Another candidate presented himself as the sun fell Sunday evening at TPC Sawgrass. On a day when everyone around him succumbed to sweltering heat and greens as slick as slate, Henrik Stenson played flawlessly, his six-under par 66 the most convincing statement yet that he's ready to challenge for a major.

The 33-year-old Swede already has a resume of big-tournament wins with Woods in the field, and he has the length and disposition to contend at Bethpage Black in June. Once a player so despondent about his game that he walked off the course in the middle of the 2001 European Open, Stenson appears ready to take a place among golf's heavyweights.

There just isn't any guarantee of that. Too often when a player enjoys a breakout performance, the expectation is that one significant win will easily translate into another, as if there's a code on the bottom of trophies that reveals the secrets of the game. If only it were that simple.

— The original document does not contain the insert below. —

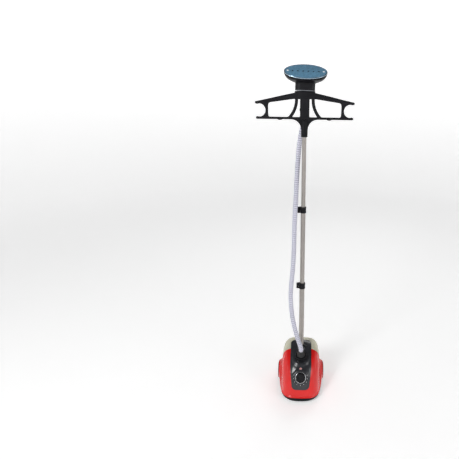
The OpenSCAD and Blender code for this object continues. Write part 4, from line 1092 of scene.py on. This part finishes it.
def make_clamp(level, radius, inner, body, name):
    """A clamp round the tube of a radius, in millimetres, with two ears, a pin and the lever between them."""
    at = (0.0, POLE_Y, level * MM)
    pin_x = -(radius + CLAMP_T + EAR_R + 1)
    outer = radius + CLAMP_T
    wall = rounded([(inner + 0.06, CLAMP_H), (inner + 0.06, 21), (radius, 21), (radius, 0), (outer, 0, 0.8),
                    (outer, 6.4, 0.3), (outer - 0.7, 6.8, 0.3), (outer - 0.7, 21.2, 0.3), (outer, 21.6, 0.3),
                    (outer, CLAMP_H - 0.4, 1.4)])
    clamp = lathe("clamp_" + name, wall, at, UPRIGHT, 96, closed=True)
    ear = arc(pin_x, 0, EAR_R, 90, 270, 16) + [(-radius - 1.5, -EAR_R, 0), (-radius - 1.5, EAR_R, 0)]
    ears = [plate("ear", [ear], z, z + EAR_H, 0.9, Matrix.Translation(at)) for z in (0, CLAMP_H - EAR_H)]
    put(combined(clamp, ears), body, "black_plastic", "clamp_" + name)
    pin = rounded([(0.01, -0.6), (2, -0.6, 0.5), (2, CLAMP_H + 0.6, 0.5), (0.01, CLAMP_H + 0.6)])
    pin = lathe("clamp_pin_" + name, pin, (pin_x * MM, POLE_Y, level * MM), UPRIGHT, 32)
    put(pin, body, "steel", "clamp_pin_" + name)
    reach = outer + 6.5
    meet = 2 * math.degrees(math.asin((EAR_R - 0.2) / 2 / reach))
    outline = (arc(pin_x, 0, EAR_R - 0.2, 90 - meet / 2, 360, 24) + arc(0, 0, outer + 1.2, 176, 84, 24)
               + arc(0, 0, outer + 3.85, 80, 79, 2) + arc(0, 0, reach, 83, 180 - meet, 24))
    lever = plate("lever_" + name, [outline], EAR_H + 0.3, CLAMP_H - EAR_H - 0.3, 1.2, Matrix.Translation(at))
    ridge_place = [Matrix.Translation(at) @ Matrix.Rotation(math.radians(a), 4, "Z") for a in (96, 102, 108)]
    bar = [(reach - 1.2, -0.9, 0), (reach + 0.5, -0.9, 0), (reach + 0.5, 0.9, 0), (reach - 1.2, 0.9, 0)]
    ridges = [plate("ridge", [bar], EAR_H + 2.3, CLAMP_H - EAR_H - 2.3, 0.3, m) for m in ridge_place]
    put(combined(lever, ridges), "lever_low" if name == "lower" else "lever_high", "black_plastic",
        "lever_" + name)


make_clamp(560, 12.5, 11.0, "base", "lower")
make_clamp(940, 11.0, 9.5, "middle", "upper")

# ---- hanger -----------------------------------------------------------------------------------------

HANGER_Z, HANGER_T, HUB_Y, RIM_Z = 1344.0, 14.0, 0.047, 1455.0
BAR_H, STRUT_HALF, ARCH_R, COLUMN_HALF = 9.5, 6.5, 104.0, 19.5
HOOK = (187.5, 35.0, 25.5)
ARCH = (138.0, 79.0)
HUB_A, HUB_B = 43.0, 29.0


def curve_through(points):
    """Corners on a smooth curve through points."""
    flat = spline(np.array([[x, y, 0.0] for x, y in points]), 5.0)
    return [(x, y, 0) for x, y, _ in flat]


def hanger_loops():
    """The plate's outline and its windows, from the foot of the lower bar."""
    hx, hz, hr = HOOK
    right = (
        arc(56, -42, 42, 180, 91, 20)
        + arc(102, 4.5, 13.5, -143.5, -36.5, 12, squash=0.56)
        + [(195, 0, 0)]
        + arc(197.5, 5, 5, -85, 80, 12)
        + arc(hx, hz, hr, -70, -290, 40)
        + arc(199.5, 65, 5.4, -100, 72, 12)
        + curve_through([(198.5, 70.1), (159, 78.5), (110, 89.6), (70, 98.2), (42, 104)])
    )
    left = [(-x, y, c) for x, y, c in reversed(right)]
    outer = rounded(right + left, 0, closed=True)
    cross = lambda radius, z: ARCH[0] - math.sqrt(radius ** 2 - (ARCH[1] - z) ** 2)

    def strut(radius, low, high):
        return [(cross(radius, z), z, 0) for z in np.linspace(low, high, 24)]

    near, far = ARCH_R - STRUT_HALF, ARCH_R + STRUT_HALF
    # Outer window: up the curved strut, along under the top band and down the hook's post.
    window = ([(cross(near, BAR_H), BAR_H, 5)] + strut(near, BAR_H + 5.5, 73)
              + [(40.2, 80.6, 5), (146, 65.5, 6), (151.5, 58, 8), (151.5, 20, 8), (149.5, BAR_H, 5)])
    inner = ([(COLUMN_HALF, BAR_H, 5), (cross(far, BAR_H), BAR_H, 4)] + strut(far, BAR_H + 4.5, 73)
             + [(27.5, 81, 3), (COLUMN_HALF, 81, 3)])
    loops = [outer]
    for loop in (window, inner):
        loops.append(rounded(loop, 0, closed=True))
        loops.append(rounded([(-x, y, c) for x, y, c in reversed(loop)], 0, closed=True))
    return loops


def stadium(half_a, half_b, inset, sides=96):
    """Plan of the hub: two round ends and straight sides."""
    r, run = half_b - inset, half_a - half_b
    angle = np.linspace(0, 2 * math.pi, sides, endpoint=False)
    return np.column_stack([np.sign(np.cos(angle)) * run + r * np.cos(angle), r * np.sin(angle)])


def stacked(name, outline, profile, place, closed=False, soft_angle=40):
    """A piece through level copies of outline(inset). profile holds inset and level in millimetres."""
    points = np.array([np.column_stack([outline(inset), np.full(len(outline(inset)), level)])
                       for inset, level in profile]) * MM
    obj = mesh_object(name, points.reshape(-1, 3), ring_faces(*points.shape[:2], closed), soft_angle)
    obj.data.transform(place)
    return obj


def make_hanger():
    """The frame is one moulding: plate, sleeve over the pole and the hub that the handset stands in."""
    upright = axes_at((0.0, POLE_Y, HANGER_Z * MM), (1, 0, 0), (0, -1, 0))
    frame_plate = plate("hanger", hanger_loops(), -HANGER_T / 2, HANGER_T / 2, 1.8, upright)
    at = (0.0, POLE_Y, HANGER_Z * MM)
    sleeve = rounded([(9.5, -71), (13.2, -71, 0.6), (14, -69.5, 0.8), (14, -66, 0.3), (13.4, -65.6, 0.3),
                      (13.4, -63, 0.3), (14, -62.6, 0.3), (14, -4, 2), (9.5, -2)])
    sleeve = lathe("sleeve", sleeve, at, UPRIGHT, 96, closed=True)
    place = Matrix.Translation((0, HUB_Y, 0))
    top, low = RIM_Z, HANGER_Z + 80
    profile = rounded([(3, low), (0.8, low, 1.2), (0, low + 2.5, 1.2), (0, top - 6.0, 0.4),
                       (0, top - 1.6, 1.2),
                       (0.8, top, 0.8), (2.9, top, 0.6), (3.5, top - 1.2, 0.6), (3.5, low + 5)])
    hub = stacked("hub", lambda inset: stadium(HUB_A, HUB_B, inset), profile, place)
    bore = lathe("bore", [(17.9, -30), (17.9, 60)], (0.0, HUB_Y + 0.010, low * MM), UPRIGHT, 96)
    combined(hub, [bore], "DIFFERENCE")
    bore = lathe("bore", [(17.9, -90), (17.9, 20)], (0.0, HUB_Y + 0.010, low * MM), UPRIGHT, 96)
    combined(frame_plate, [bore], "DIFFERENCE")
    channel = lathe("channel", [(9.5, -90), (9.5, -2)], at, UPRIGHT, 64)
    combined(frame_plate, [channel], "DIFFERENCE")
    put(combined(frame_plate, [sleeve, hub], soft_angle=45), "upper", "black_plastic", "hanger_frame")
    level = HANGER_Z + 38
    lean = (level - RIM_Z) * math.tan(REST_LEAN)
    clip_at = Matrix.Translation((lean * MM, HUB_Y + 0.010, level * MM))
    outer, inner = 20.0, 16.7
    foot = -(HUB_Y + 0.010 - POLE_Y - 0.007) / MM
    turn = math.degrees(math.asin(8 / outer))
    outline = (arc(0, 0, outer, 136, 270 - turn, 24) + [(-8, foot, 0), (8, foot, 0)]
               + arc(0, 0, outer, 270 + turn, 413, 24) + arc(0, 0, inner, 413, 136, 40))
    put(plate("cradle_clip", [outline], -6, 6, 0.8, clip_at), "upper", "black_plastic", "cradle_clip")


make_hanger()

# ---- handset ----------------------------------------------------------------------------------------

PLATE_A, PLATE_B, NECK_A, NECK_B, HEAD_BASE = 87.5, 49.0, 41.5, 24.5, 31.0
PLATE_LEAN = math.radians(37)
PLATE_C = np.array([0.0, -25.0, 72.0])
HANDLE_R, HANDLE_LOW, HANDLE_Y = 15.5, -112.0, 10.0
HANDSET = Matrix.Translation((0, HUB_Y, RIM_Z * MM)) @ Matrix.Rotation(REST_LEAN, 4, "Y")
PLATE_AT = HANDSET @ Matrix.Translation(PLATE_C * MM) @ Matrix.Rotation(PLATE_LEAN, 4, "X")


def handset_put(obj, slot, place, *replaced, finish=None):
    obj.data.transform(place)
    return put(obj, "handset", slot, *replaced, finish=finish)


def bowl_ring(centre, a, b, lean, power):
    """An oval ring, leaned back by lean."""
    angle = np.linspace(0, 2 * math.pi, 128, endpoint=False)
    c, s = np.cos(angle), np.sin(angle)
    x, v = a * np.sign(c) * np.abs(c) ** (2 / power), b * np.sign(s) * np.abs(s) ** (2 / power)
    return np.stack([x, centre[1] + v * math.cos(lean), centre[2] + v * math.sin(lean)], axis=-1)


def make_head():
    """The shell flares from the neck in the hub to the oval plate."""
    neck = [(1.2, 3.0), (0.4, 3.4), (0.0, 4.6), (0.0, 12), (0.0, 22)]
    rings = [bowl_ring((0, 0, z), NECK_A - inset, NECK_B - inset, 0, 3.2) for inset, z in neck]
    for s in np.linspace(0, 1, 44):
        grow = math.sin(math.pi / 2 * s)
        lift = 0.4 * s + 0.6 * (1 - math.cos(math.pi / 2 * s))
        centre = (1 - lift) * np.array([0, 0, HEAD_BASE]) + lift * PLATE_C
        rings.append(bowl_ring(centre, NECK_A + (PLATE_A - NECK_A) * grow, NECK_B + (PLATE_B - NECK_B) * grow,
                               PLATE_LEAN * lift, 3.2 - 1.2 * grow))
    shell = grid_object("head_shell", np.array(rings) * MM, closed=True)
    handset_put(thickened(shell, 0.0028, 0.0005), "black_gloss", HANDSET, "head_shell")


def oval(inset):
    angle = np.linspace(0, 2 * math.pi, 144, endpoint=False)
    return np.column_stack([(PLATE_A - inset) * np.cos(angle), (PLATE_B - inset) * np.sin(angle)])


def make_plate():
    """The steam plate with its outlets, in a bright edge, with a stud at each end."""
    outlets = [arc(21 * k, 0, 3.5, 0, 337.5, 16) for k in np.arange(-2.5, 3)]
    face = plate("steam_plate", [oval(4.2)] + outlets, 2.2, 3.1, 0.35, Matrix.Identity(4))
    handset_put(face, "plate_blue", PLATE_AT, "steam_plate")
    profile = rounded([(3.9, 0.1), (0, 0.1, 0.5), (0, 1.6, 1.0), (1.6, 2.7, 0.9), (3.9, 2.6)])
    rim = stacked("plate_rim", oval, profile, Matrix.Identity(4), closed=True)
    handset_put(rim, "plate_edge", PLATE_AT, "plate_rim")
    for name, x in (("stud_left", -0.072), ("stud_right", 0.072)):
        dome = rounded([(0.01, 3.1), (4.6, 3.1), (4.3, 4.0, 0.6), (3.0, 4.7, 0.8), (0.01, 4.9)])
        stud = lathe(name, dome, (x, 0, 0), UPRIGHT, 48)
        handset_put(stud, "plate_edge", PLATE_AT, *(["plate_studs"] if x < 0 else []), finish=STUD)
    profile = [(8, -1.6), (3.2, -1.6), (3.2, -0.2), (4.6, -0.1), (4.6, 2.1), (8, 2.1)]
    under = stacked("plate_seat", oval, profile, Matrix.Identity(4))
    handset_put(under, "black_plastic", PLATE_AT)


def make_handle():
    ring = rounded([(2.0, 1.3), (0, 1.3, 0.4), (0, 3.0, 0.4), (2.0, 3.0)])
    collar = stacked("neck_ring", lambda inset: stadium(NECK_A, NECK_B, inset), ring, Matrix.Identity(4))
    bore = lathe("bore", [(HANDLE_R, -4), (HANDLE_R, 8)], (0, HANDLE_Y * MM, 0), UPRIGHT, 96)
    handset_put(combined(collar, [bore], "DIFFERENCE"), "ring_grey", HANDSET, "neck_ring")
    at = (0.0, HANDLE_Y * MM, 0.0)
    wall = [(HANDLE_R - 2.5, 3), (HANDLE_R - 2.5, HANDLE_LOW), (HANDLE_R, HANDLE_LOW, 0.8)]
    for k in range(7):
        z = HANDLE_LOW + 12 + 7 * k
        wall += [(HANDLE_R, z, 0.3), (HANDLE_R - 0.8, z + 0.8, 0.5), (HANDLE_R, z + 1.6, 0.3)]
    wall += [(HANDLE_R, 3)]
    grip = lathe("handle_grip", rounded(wall), at, UPRIGHT, 96, closed=True)
    handset_put(grip, "black_gloss", HANDSET, "handle_grip")
    cuff = [(12, HANDLE_LOW), (12, HANDLE_LOW - 10), (14.3, HANDLE_LOW - 10, 0.9), (14.7, HANDLE_LOW - 6, 0.4),
            (13.9, HANDLE_LOW - 5.4, 0.4), (14.9, HANDLE_LOW - 4.6, 0.4), (15.4, HANDLE_LOW)]
    tail = lathe("tail_cuff", rounded(cuff), at, UPRIGHT, 96, closed=True)
    handset_put(tail, "rubber", HANDSET, "tail_cuff")


make_head()
make_plate()
make_handle()

# ---- finishes of the CAD nodes that stay ------------------------------------------------------------

for part in frame["record"]["subparts"]:
    node = frame["nodes"][part["node"]]
    node.data.materials.clear()
    node.data.materials.append(SLOT_FINISH[part["material_slot"]])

Because as much as we are seduced by the whole "a star Is born" storyline, it doesn't always play out as planned. For every Padraig Harrington or Angel Cabrera who parlay one significant win into another, there are plenty more whose careers sit on a frustrating plateau. Mike Weir. Jim Furyk. Sergio Garcia. All are upper-tier, name-brand players. But all are still waiting on that next big win that was supposed to be a foregone conclusion.

And that brings us back to this season. With Woods again launching drives in every direction, with Mickelson taking at least one step back for every step forward, we are left with an ensemble cast of players who can all step to the fore on any given week.

Just as was the case in 2003, it's easy to find a player capable of seizing the spotlight on golf's grandest stages. What's harder to find is someone who can do so on a regular basis.